Loewenstein published The Palestine laboratory in May 2023 but the copy I read has an introductory chapter that comments on the events of October 7. I was drawn to Loewenstein from the outset as I admired his honesty to his opening chapter, where he expresses his horror at the deaths on that fateful day, condemning the actions of Hamas as counterproductive, leading to unimaginable suffering for Gazans. He clearly states, though, that nothing that happened on October 7 justifies Israel's actions since then. I completely agree. Interestingly, Loewenstein later claims that the attacks were likely anticipated by Israel and were not stopped as they paved the way for what we can now see as Israel's end game.


The Palestine laboratory is a damning exploration of how Israel has become a world leader in the development of spy technology and defence hardware that has been sold to some of the world's harshest regimes. The book adds another layer to the Zionist project by showing just how far Israel will go not only to subjugate Palestine's population but to perpetrate oppression globally. If Israel's inhumanity is not already clear to you, Loewenstein's book certainly confronts it head on.


Like the other two books in this review, The Palestine laboratory is a tough read. It's tough for different reasons, though. It doesn't lay out the violence of the occupation, but dives deep into the way Israel has used its oppression of Palestine to line its pockets. The monetising of occupied Palestine as a testing ground for its weapons and surveillance industry is sickening.
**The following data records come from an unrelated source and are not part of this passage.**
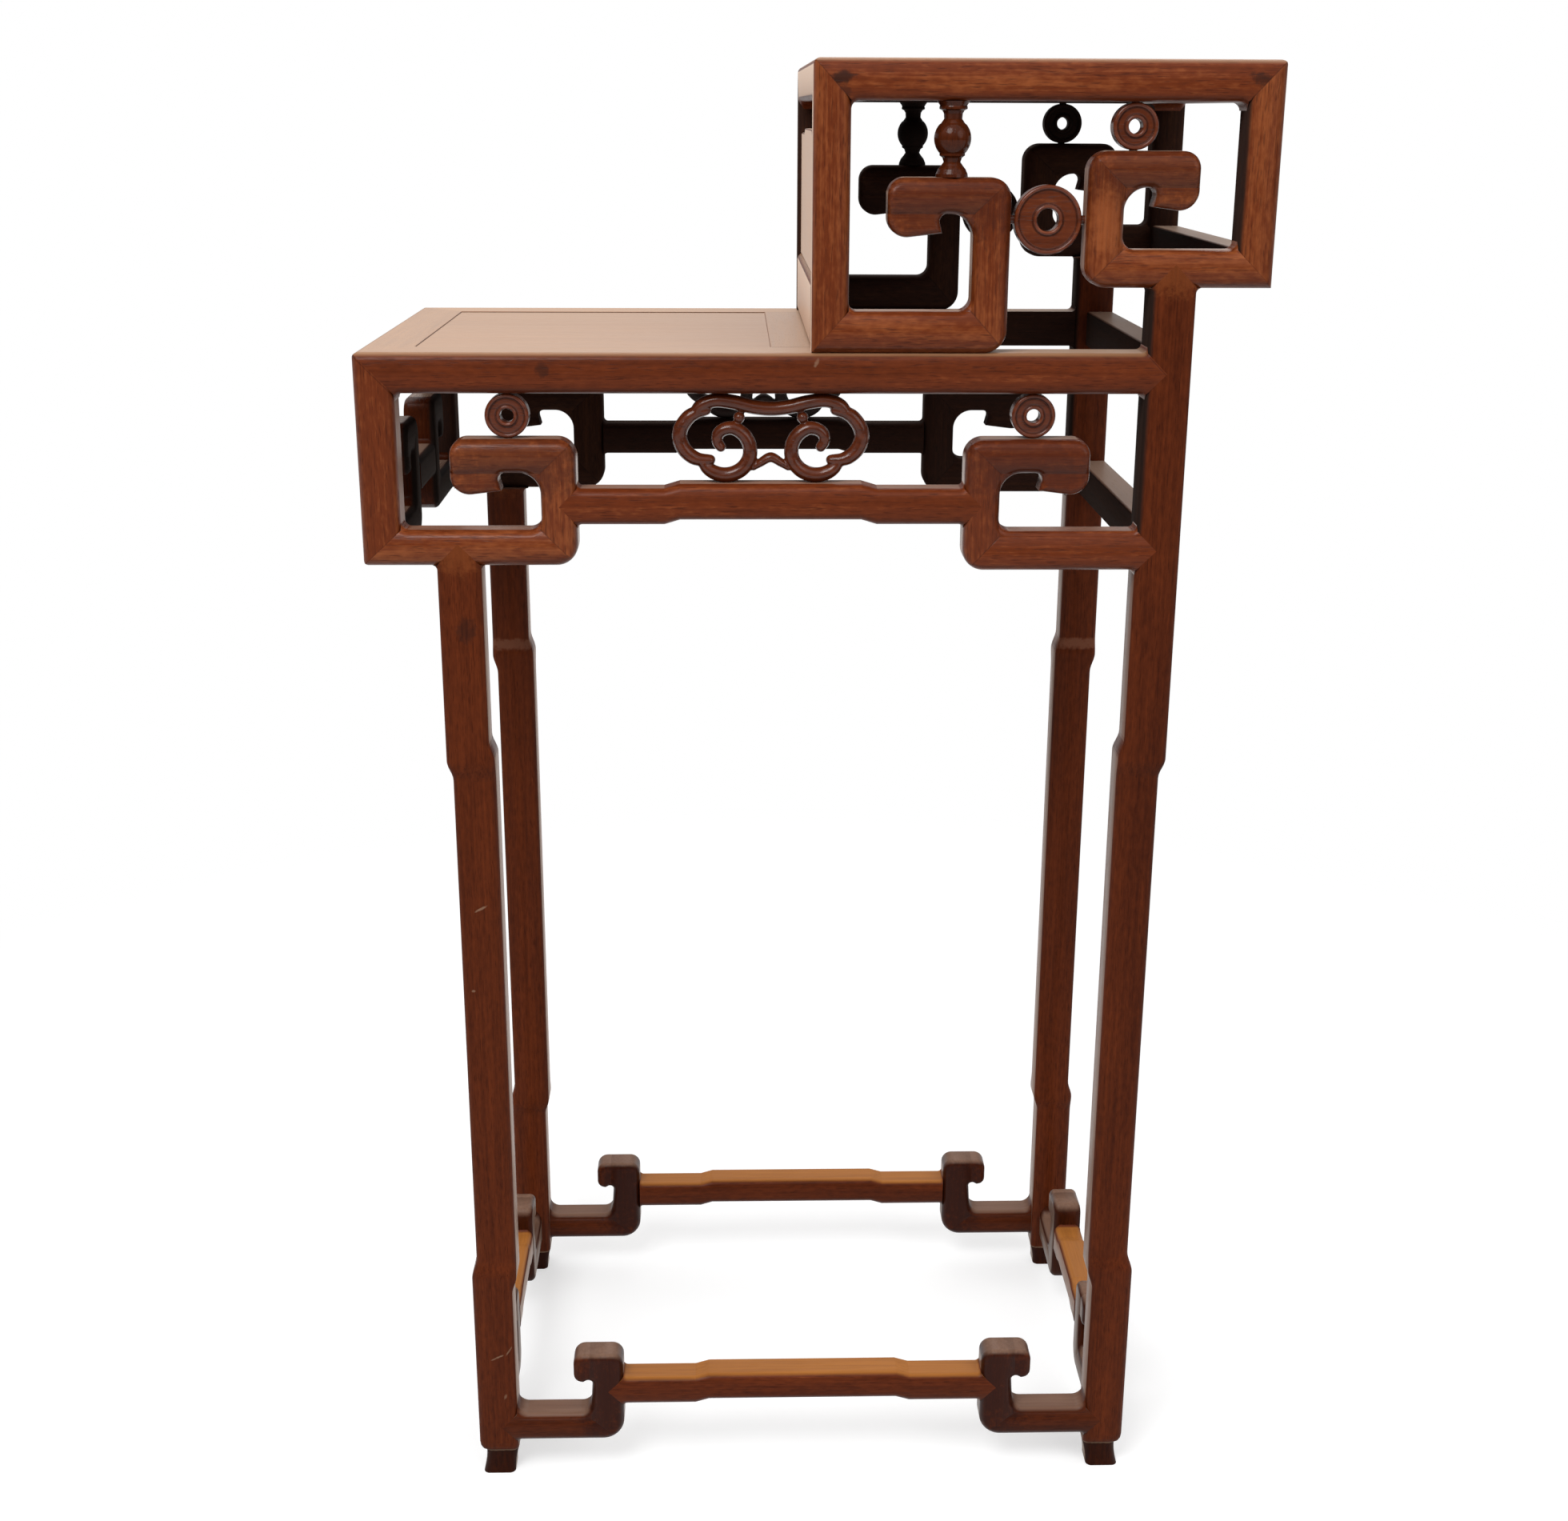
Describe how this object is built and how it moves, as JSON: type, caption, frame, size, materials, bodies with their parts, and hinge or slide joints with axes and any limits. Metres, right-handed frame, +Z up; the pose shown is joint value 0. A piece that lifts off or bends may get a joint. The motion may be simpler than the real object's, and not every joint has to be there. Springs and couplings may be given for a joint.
{
  "type": "two-tier openwork display stand",
  "caption": "Tall hardwood stand with a low panelled top, a raised top at one end, hooked scrolls under both, four jogged legs and hooked base stretchers.",
  "frame": {"origin": "on the floor, at the bottom centre of the bounding box", "axes": "+X along the length towards the raised tier, +Y into the depth away from the front, +Z up"},
  "size_m": [0.572, 0.3046, 1],
  "materials": {
    "frame_wood": "satin reddish-brown hardwood",
    "carved_wood": "satin reddish-brown hardwood with polished edges",
    "panel_wood": "satin reddish-brown hardwood board",
    "foot_wood": "dark worn hardwood"
  },
  "bodies": {
    "root": {"apron_rail_back": "frame_wood", "apron_rail_front": "frame_wood", "baluster_back": "carved_wood", "baluster_front": "carved_wood", "corner_post_back": "frame_wood", "corner_post_front": "frame_wood", "foot_back_left": "foot_wood", "foot_back_right": "foot_wood", "foot_front_left": "foot_wood", "foot_front_right": "foot_wood", "large_ring_back": "carved_wood", "large_ring_front": "carved_wood", "left_end_apron_rail": "frame_wood", "left_end_scroll_back": "carved_wood", "left_end_scroll_front": "carved_wood", "leg_back_left": "frame_wood", "leg_back_right": "frame_wood", "leg_front_left": "frame_wood", "leg_front_right": "frame_wood", "long_rail_back": "frame_wood", "long_rail_front": "frame_wood", "lower_cross_rail": "frame_wood", "lower_left_end_rail": "frame_wood", "lower_left_scroll_back": "carved_wood", "lower_left_scroll_front": "carved_wood", "lower_right_end_rail": "frame_wood", "lower_right_scroll_back": "carved_wood", "lower_right_scroll_front": "carved_wood", "lower_rings_back": "carved_wood", "lower_rings_front": "carved_wood", "lower_top_panel": "panel_wood", "right_end_low_rail": "frame_wood", "ruyi_ornament_back": "carved_wood", "ruyi_ornament_front": "carved_wood", "stretcher_back": "frame_wood", "stretcher_front": "frame_wood", "stretcher_hooks_back": "frame_wood", "stretcher_hooks_front": "frame_wood", "stretcher_hooks_left": "frame_wood", "stretcher_hooks_right": "frame_wood", "stretcher_left": "frame_wood", "stretcher_right": "frame_wood", "upper_left_end_board": "frame_wood", "upper_left_end_rail": "frame_wood", "upper_left_post_back": "frame_wood", "upper_left_post_front": "frame_wood", "upper_left_scroll_back": "carved_wood", "upper_left_scroll_front": "carved_wood", "upper_rail_back": "frame_wood", "upper_rail_front": "frame_wood", "upper_rail_left": "frame_wood", "upper_rail_right": "frame_wood", "upper_right_end_rail": "frame_wood", "upper_right_post_back": "frame_wood", "upper_right_post_front": "frame_wood", "upper_right_scroll_back": "carved_wood", "upper_right_scroll_front": "carved_wood", "upper_ring_back": "carved_wood", "upper_ring_front": "carved_wood", "upper_top_panel": "panel_wood"}
  },
  "joints": []
}
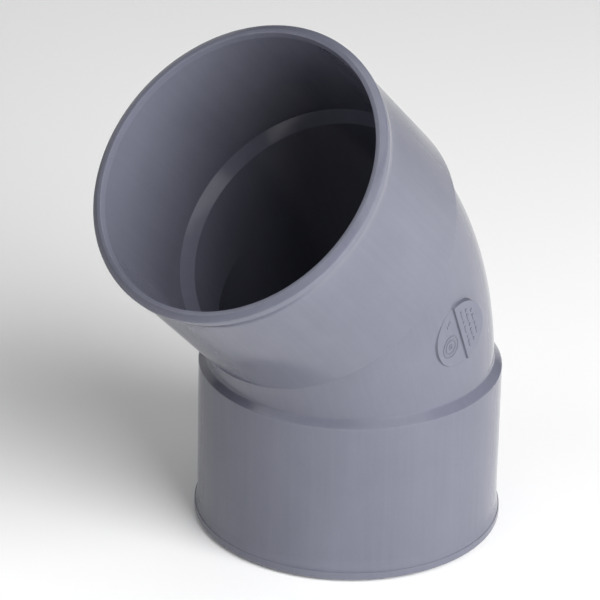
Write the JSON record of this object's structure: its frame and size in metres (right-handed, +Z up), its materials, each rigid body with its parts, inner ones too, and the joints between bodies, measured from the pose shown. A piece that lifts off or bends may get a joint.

Loewenstein describes the architecture of Israel's control over Palestine through weapons and surveillance technology that it has tested on the population before exporting to the world. The book is horrifying in its exposure of how oppression can take different forms, including silencing voices on social media.


The world's complicity in their use of Israel's technology and weaponry is just as sickening as Israel's actions. If I wasn't angry after reading Khalidi and Pappe's books, I certainly was after finishing The Palestine laboratory. The book is deeply, deeply disturbing, exposing the widespread nature of evil and how it takes root and spreads, with global complicity at every turn, all in the name of power and greed.


What I find just as sad as the oppression of Palestine and the disturbing claims the author makes in his book is the lack of hope for the future. I understand the oppressed need to fight back, but where do we go from here? Given the currency of Loewenstein's book, it is hard to feel optimistic.